Comparison of SQL and SPL:Join Operations (Ⅰ)

esProcSPL edited this page Apr 29, 2024 · 1 revision

The join operation is used to combine records of two or more tables. This essay explains the handling of join operations using SQL and SPL. By exploring solutions and basic principles of the two commonly used programming languages and providing sample programs written in them, we try to find the faster and more efficient way for you. Looking ${article} for details.


The independent relationship between data of tables is called table association. There are four types of table relationships – one-to-one, many-to-one, one-to-many and many-to-many. Two or more tables can be joined through the associative relationship for performing an associative query on them.

Ⅰ. One-to-one relationship

The one-to-one relationship exists between two tables where a record in a table corresponds to only one record in another table; and vice versa, and usually, that use the same primary key fields.

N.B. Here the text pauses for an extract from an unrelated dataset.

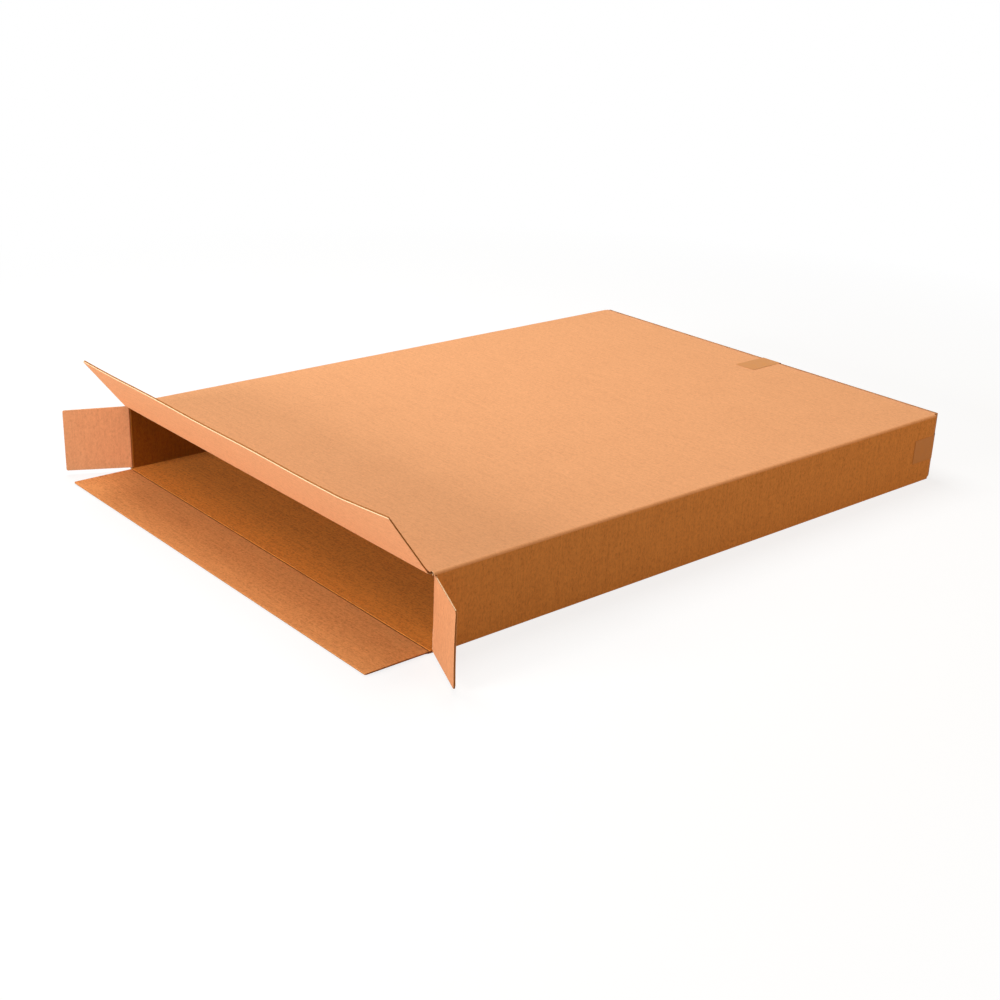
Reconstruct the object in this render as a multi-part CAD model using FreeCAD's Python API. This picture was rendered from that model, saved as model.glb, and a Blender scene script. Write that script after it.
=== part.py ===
import FreeCAD, Part
import math
import os

# Shallow side-loading shipping box of single-wall corrugated board, in millimetres.
# The box lies flat. X runs from the open end to the shut and taped end, Y across the width, Z up.
# The origin is on the ground at the middle of the box.

# Outer size of the tube that the four long panels make
box_length = 1245.0
box_width = 920.0
box_height = 133.0

# Board and its folds
board = 4.0
fold_radius = 5.0
glue_tab_height = 38.0
glue_tab_setback = 14.0
cut_edge_lift = 0.5

# Flaps of the open end
top_flap_length = 126.0
bottom_flap_length = 116.5
side_flap_length = 120.0
flap_corner_radius = 3.0
long_flap_inset = 6.0
side_flap_inset = 5.0

# How the open flaps lie, in degrees from straight out, swung away from the opening
top_flap_angle = 52.0
top_flap_curl = 3.3
top_flap_curl_reach = 110.0
bottom_flap_angle = 0.0
back_flap_angle = 24.0
front_flap_angle = 66.0
fold_back_limit = 120.0

# Flaps of the shut end
end_side_flap_length = 120.0
end_top_flap_clearance = 1.5
end_bottom_flap_trim = 1.0

# Running clearances
layer_gap = 0.3
hinge_gap = 0.3
tape_gap = 0.1

# Sealing tape
tape_width = 48.0
tape_thickness = 0.3
tape_bend = 1.0
side_tape_tail = 72.0
cross_tape_tail = 90.0
cross_tape_drop = 86.0
cross_tape_offset = -39.0

# Places that follow from the sizes
half_board = board / 2.0
layer_pitch = board + layer_gap
left = -box_length / 2.0
right = box_length / 2.0
front = -box_width / 2.0
back = box_width / 2.0
side_crease = left
bottom_crease = side_crease - layer_pitch
top_crease = bottom_crease - layer_pitch
end_inner_face = right - layer_pitch
end_side_face = end_inner_face - layer_pitch
hinge_reach = half_board + hinge_gap


def v(x, y, z):
    return FreeCAD.Vector(x, y, z)


def rounded_path(points, radius):
    """Edges of an open path in which every corner is a tangent arc."""
    edges = []
    start = points[0]
    for i in range(1, len(points) - 1):
        corner = points[i]
        into = (corner - points[i - 1]).normalize()
        out = (points[i + 1] - corner).normalize()
        turn = into.getAngle(out)
        cut = radius * math.tan(turn / 2.0)
        arc_start = corner - into * cut
        arc_end = corner + out * cut
        bisector = (out - into).normalize()
        middle = corner + bisector * (radius / math.cos(turn / 2.0) - radius)
        edges.append(Part.LineSegment(start, arc_start).toShape())
        edges.append(Part.Arc(arc_start, middle, arc_end).toShape())
        start = arc_end
    edges.append(Part.LineSegment(start, points[-1]).toShape())
    return edges


def folded_sheet(outer, inner, run):
    """Board folded along a path, from its outer and inner face lines, pushed along the fold."""
    edges = rounded_path(outer, fold_radius)
    edges.append(Part.LineSegment(outer[-1], inner[-1]).toShape())
    edges += rounded_path(inner[::-1], fold_radius - board)
    edges.append(Part.LineSegment(inner[0], outer[0]).toShape())
    wire = Part.Wire(Part.__sortEdges__(edges))
    return Part.Face(wire).extrude(run)


def prism(points, run):
    """Straight-sided solid from the corners of its section."""
    wire = Part.makePolygon(points + [points[0]])
    return Part.Face(wire).extrude(run)


def tube_panels():
    """Front, top, back and bottom panels, and the tab glued inside the front panel."""
    start = side_crease + hinge_reach
    end = end_side_face
    low = cut_edge_lift
    inside_front = front + board
    inside_back = back - board
    inside_top = box_height - board
    overlap = inside_front + 2.0 * fold_radius
    outer = [v(start, front, low), v(start, front, box_height), v(start, back, box_height),
             v(start, back, 0), v(start, overlap, 0)]
    inner = [v(start, inside_front, low), v(start, inside_front, inside_top),
             v(start, inside_back, inside_top), v(start, inside_back, board),
             v(start, overlap, board)]
    panels = folded_sheet(outer, inner, v(end - start, 0, 0))
    tab_face = inside_front + board
    tab_start = start
    outer = [v(tab_start, overlap, 0), v(tab_start, inside_front, 0),
             v(tab_start, inside_front, glue_tab_height)]
    inner = [v(tab_start, overlap, board), v(tab_start, tab_face, board),
             v(tab_start, tab_face, glue_tab_height)]
    tab = folded_sheet(outer, inner, v(end - tab_start, 0, 0))
    tab_room = 2.0 * fold_radius
    notch_start = Part.makeBox(glue_tab_setback, tab_room, glue_tab_height,
                               v(start, inside_front, board))
    notch_end = Part.makeBox(glue_tab_setback + board, tab_room, glue_tab_height,
                             v(end - glue_tab_setback - board, inside_front, board))
    return panels.fuse(tab.cut(notch_start).cut(notch_end))


def panel_end(crease, outward):
    """Section corners of a panel's end: the crease leaves room for the flap on both sides."""
    limit = math.radians(fold_back_limit)
    shoulder = (hinge_reach * math.sin(limit) - hinge_reach) / -math.cos(limit)
    lip = (hinge_reach - half_board * math.cos(limit)) / math.sin(limit)
    return [(crease + hinge_reach, -outward * half_board),
            (crease + hinge_reach, outward * shoulder),
            (crease + lip, outward * half_board)]


def long_panel_lip(crease, middle_z, outward):
    """The stretch of the top or bottom panel that reaches past the side panels."""
    ends = [v(x, front + long_flap_inset, middle_z + z) for x, z in panel_end(crease, outward)]
    stop = side_crease + 3.0 * board
    ends.append(v(stop, front + long_flap_inset, middle_z + outward * half_board))
    ends.append(v(stop, front + long_flap_inset, middle_z - outward * half_board))
    return prism(ends, v(0, box_width - 2.0 * long_flap_inset, 0))


def side_panel_bevel(middle_y, outward):
    """What is pared off a side panel's outer face beside its crease."""
    ends = panel_end(side_crease, outward)
    corners = [v(ends[1][0], middle_y + ends[1][1], 0), v(ends[2][0], middle_y + ends[2][1], 0)]
    beyond = middle_y + outward * 2.0 * half_board
    slope = (ends[2][0] - ends[1][0]) / (half_board - outward * ends[1][1])
    corners.append(v(ends[2][0] + slope * half_board, beyond, 0))
    corners.append(v(ends[1][0] - half_board, beyond, 0))
    corners.append(v(ends[1][0] - half_board, middle_y + ends[1][1], 0))
    return prism(corners, v(0, 0, box_height))


def shut_end_flaps():
    """The shut end's flaps: two short ones inside, then the top one, then the bottom one."""
    start = end_side_face - 2.0 * fold_radius
    near = front + long_flap_inset
    run = v(0, box_width - 2.0 * long_flap_inset, 0)
    high = box_height - end_bottom_flap_trim
    bottom = folded_sheet([v(start, near, 0), v(right, near, 0), v(right, near, high)],
                          [v(start, near, board), v(right - board, near, board),
                           v(right - board, near, high)], run)
    low = board + end_top_flap_clearance
    under_top = box_height - board
    top = folded_sheet([v(start, near, box_height), v(end_inner_face, near, box_height),
                        v(end_inner_face, near, low)],
                       [v(start, near, under_top), v(end_inner_face - board, near, under_top),
                        v(end_inner_face - board, near, low)], run)
    up = v(0, 0, box_height - 2.0 * side_flap_inset)
    sides = []
    for edge, inward in ((front, 1.0), (back, -1.0)):
        inside = edge + inward * board
        tip = edge + inward * end_side_flap_length
        z = side_flap_inset
        sides.append(folded_sheet([v(start, edge, z), v(end_side_face, edge, z),
                                   v(end_side_face, tip, z)],
                                  [v(start, inside, z), v(end_side_face - board, inside, z),
                                   v(end_side_face - board, tip, z)], up))
    return [bottom, top] + sides


def shut_end_rounding():
    """What the two upright folds of the shut end lose at their outer corners."""
    cutters = []
    for edge, inward in ((front, 1.0), (back, -1.0)):
        low_y = min(edge - inward, edge + inward * fold_radius)
        block = Part.makeBox(fold_radius + 1.0, fold_radius + 1.0, box_height,
                             v(end_side_face - fold_radius, low_y, 0))
        core = Part.makeCylinder(fold_radius, box_height,
                                 v(end_side_face - fold_radius, edge + inward * fold_radius, 0))
        keep = Part.makeBox(fold_radius + 1.0, board, box_height,
                            v(end_side_face - fold_radius,
                              min(edge + inward * long_flap_inset,
                                  edge + inward * (long_flap_inset + board)), 0))
        cutters.append(block.cut(core).cut(keep))
    return cutters


def box_body():
    """The folded tube with its shut end, all one piece of board."""
    body = tube_panels()
    for cutter in shut_end_rounding():
        body = body.cut(cutter)
    body = body.cut(side_panel_bevel(front + half_board, -1.0))
    body = body.cut(side_panel_bevel(back - half_board, 1.0))
    pieces = shut_end_flaps()
    pieces.append(long_panel_lip(top_crease, box_height - half_board, 1.0))
    pieces.append(long_panel_lip(bottom_crease, half_board, -1.0))
    body = body.multiFuse(pieces)
    return body.removeSplitter()


def flap_section(length, y):
    """Outline of a flap cut across its crease, with the half-round root about the crease."""
    root_low = v(0, y, -half_board)
    root_high = v(0, y, half_board)
    tip_high = v(-length, y, half_board)
    tip_low = v(-length, y, -half_board)
    edges = [Part.Arc(root_low, v(half_board, y, 0), root_high).toShape(),
             Part.LineSegment(root_high, tip_high).toShape(),
             Part.LineSegment(tip_high, tip_low).toShape(),
             Part.LineSegment(tip_low, root_low).toShape()]
    return Part.Wire(edges)


def flap(length, width, curl=0.0, curl_reach=0.0):
    """A flap straight out along -X, its crease along Y through the origin, one end curled up."""
    near = -width / 2.0
    flat = Part.Face(flap_section(length, near + curl_reach)).extrude(v(0, width - curl_reach, 0))
    corners = [edge for edge in flat.Edges
               if abs(edge.CenterOfMass.x + length) < 0.01
               and abs(edge.CenterOfMass.z) < 0.01
               and (curl_reach == 0.0 or edge.CenterOfMass.y > 0.0)]
    flat = flat.makeFillet(flap_corner_radius, corners)
    if curl_reach == 0.0:
        return flat
    end = flap_section(length, near)
    end.rotate(v(0, 0, 0), v(0, 1, 0), curl)
    curled = Part.makeLoft([flap_section(length, near + curl_reach), end], True, True)
    corners = [edge for edge in curled.Edges
               if abs(edge.CenterOfMass.y - near) < 0.01
               and edge.CenterOfMass.x < -0.9 * length]
    curled = curled.makeFillet(flap_corner_radius, corners)
    return flat.fuse(curled)


def long_flap(length, crease, middle_z, angle, curl=0.0, curl_reach=0.0):
    """A top or bottom flap, swung up by the angle about its crease."""
    solid = flap(length, box_width - 2.0 * long_flap_inset, curl, curl_reach)
    solid.rotate(v(0, 0, 0), v(0, 1, 0), angle)
    solid.translate(v(crease, 0, middle_z))
    return solid


def side_flap(middle_y, angle):
    """A short flap beside the opening, swung about its upright crease."""
    solid = flap(side_flap_length, box_height - 2.0 * side_flap_inset)
    solid.rotate(v(0, 0, 0), v(1, 0, 0), 90.0)
    solid.rotate(v(0, 0, 0), v(0, 0, 1), angle)
    solid.translate(v(side_crease, middle_y, box_height / 2.0))
    return solid


def strip(inside, normals, run):
    """A tape strip from the line of its inner face and the way out at each of its points."""
    outside = [p + n * tape_thickness for p, n in zip(inside, normals)]
    return prism(inside + outside[::-1], run)


def mitres(points, turn):
    """The way out at each point of a strip's line, long enough to keep its thickness."""
    sides = []
    for a, b in zip(points, points[1:]):
        along = (b - a).normalize()
        sides.append(turn(along))
    ways = [sides[0]]
    for a, b in zip(sides, sides[1:]):
        middle = (a + b).normalize()
        ways.append(middle * (1.0 / middle.dot(a)))
    ways.append(sides[-1])
    return ways


def side_tape():
    """The strip that runs level around the shut end, from the front panel to the back panel."""
    z = (box_height - tape_width) / 2.0
    tail = right - side_tape_tail
    bend = end_side_face - tape_bend
    out = right + tape_gap
    points = [v(tail, front - tape_gap, z), v(bend, front - tape_gap, z),
              v(out, front + long_flap_inset, z), v(out, back - long_flap_inset, z),
              v(bend, back + tape_gap, z), v(tail, back + tape_gap, z)]
    ways = mitres(points, lambda along: v(along.y, -along.x, 0))
    return strip(points, ways, v(0, 0, tape_width))


def cross_tape():
    """The strip from the top panel over the end's top edge and down across the level strip."""
    y = cross_tape_offset - tape_width / 2.0
    top = box_height + tape_gap
    out = right + tape_gap
    over = out + tape_thickness + tape_gap
    level_top = (box_height + tape_width) / 2.0
    points = [v(right - cross_tape_tail, y, top), v(right - tape_bend, y, top),
              v(out, y, box_height - tape_bend), v(out, y, level_top + tape_bend * 2.0),
              v(over, y, level_top + tape_gap), v(over, y, box_height - cross_tape_drop)]
    ways = mitres(points, lambda along: v(-along.z, 0, along.x))
    return strip(points, ways, v(0, tape_width, 0))


nodes = {
    "box_body": box_body(),
    "top_flap": long_flap(top_flap_length, top_crease, box_height - half_board, top_flap_angle,
                          top_flap_curl, top_flap_curl_reach),
    "bottom_flap": long_flap(bottom_flap_length, bottom_crease, half_board, bottom_flap_angle),
    "back_flap": side_flap(back - half_board, -back_flap_angle),
    "front_flap": side_flap(front + half_board, front_flap_angle),
    "side_tape": side_tape(),
    "cross_tape": cross_tape(),
}

os.makedirs("parts", exist_ok=True)
for name, shape in nodes.items():
    shape.exportStep("parts/" + name + ".step")
    print(name, shape.ShapeType, len(shape.Solids), round(shape.Volume), shape.isValid())
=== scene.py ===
import math

import bmesh
import bpy
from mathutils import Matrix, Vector, noise


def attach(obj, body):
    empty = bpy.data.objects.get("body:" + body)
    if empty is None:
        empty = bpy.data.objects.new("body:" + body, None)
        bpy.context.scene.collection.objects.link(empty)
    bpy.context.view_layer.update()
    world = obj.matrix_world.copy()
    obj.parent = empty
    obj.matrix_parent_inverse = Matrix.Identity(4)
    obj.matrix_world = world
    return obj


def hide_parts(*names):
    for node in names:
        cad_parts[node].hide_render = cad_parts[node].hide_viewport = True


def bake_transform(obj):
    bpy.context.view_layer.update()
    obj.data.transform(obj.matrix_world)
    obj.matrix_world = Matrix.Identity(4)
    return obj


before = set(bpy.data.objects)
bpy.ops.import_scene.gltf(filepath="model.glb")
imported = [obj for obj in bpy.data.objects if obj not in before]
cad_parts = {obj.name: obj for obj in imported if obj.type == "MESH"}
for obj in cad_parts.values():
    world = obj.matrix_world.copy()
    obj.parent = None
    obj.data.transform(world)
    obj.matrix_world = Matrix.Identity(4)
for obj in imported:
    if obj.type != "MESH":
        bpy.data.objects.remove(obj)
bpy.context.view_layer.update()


# The photographer's camera: a short telephoto lens a little above the box's open near corner.
# It stands on a tripod that leans slightly, so the picture has a roll of about two degrees.
lens = bpy.data.cameras.new("studio_camera")
lens.sensor_width = 36.0
lens.lens = 54.452
lens.clip_end = 200.0
camera = bpy.data.objects.new("studio_camera", lens)
camera.location = (-1.8606, -1.99171, 1.04556)
camera.rotation_euler = (1.185458725617927, -0.03821544169504332, -0.7082788992495166)
bpy.context.scene.collection.objects.link(camera)
bpy.context.scene.camera = camera
bpy.context.scene.view_settings.view_transform = "Standard"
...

Suppose there are a student table and student_contacts table. Both use student ID as the primary key. The former stores student names, genders, birthdays, departments, and classes. The latter records contacts of students and their addresses. Each student record corresponds to a piece of contact information, and each contact corresponds to one student.

【Example 1】Based on STUDENT table and STUDENT_CONTACTS table, get names of students and their contacts and contacts’ addresses for students who have the contact information. Below is part of the source data:

STUDENT:

ID NAME DEPARTMENTID CLASSID GENDER BIRTHDAY
1 Rebecca 1 1 F 2010/09/08
2 Ashley 1 1 F 2010/10/09
3 Rachel 1 1 F 2011/04/29
4 Emily 1 1 F 2010/11/24
5 Ashley 1 1 F 2011/03/03

STUDENT_CONTACTS:

ID CONTACTS ADDRESS
1 Mrs. Moore 124 Guangming North Road
2 Mrs. Wilson 116 Baishi Road
3 Mr. Johnson No.8, Mingcheng Road, Haidian District
4 Mr. Smith 12 Fuxing Road
5 Mr. Smith 462 Shijingshan Road

SQL solution:

There could be some students who do not have contacts information. To find names and contact information of target students, we use the inner join to select records from STUDENT table where IDs exist in both tables. An inner join is often called a join simply. It will delete all rows that cannot match the other table from the result table. SQL INNER JOIN inner joins the first and the second table and ON statement defines the joining condition. Below is SQL statements:

SELECT 
    S.NAME,C.CONTACTS,C.ADDRESS 
FROM 
    STUDENT S 
INNER JOIN 
STUDENT_CONTACTS C
ON S.ID=C.ID

SPL solution:

SPL calls two or more tables having one-to-one relationship between them the homo-dimension tables. One is the homo-dimension table of the other, and vice versa. SPL join() function is used to perform a join operation, an inner join operation, by default.

A
1 =T("Student.txt")
2 =T("StudentContacts.txt")
3 =join(A1:S,ID;A2:C,ID)
4 =A3.new(S.NAME,C.CONTACTS,C.ADDRESS)

A1: Import Student table from the source file.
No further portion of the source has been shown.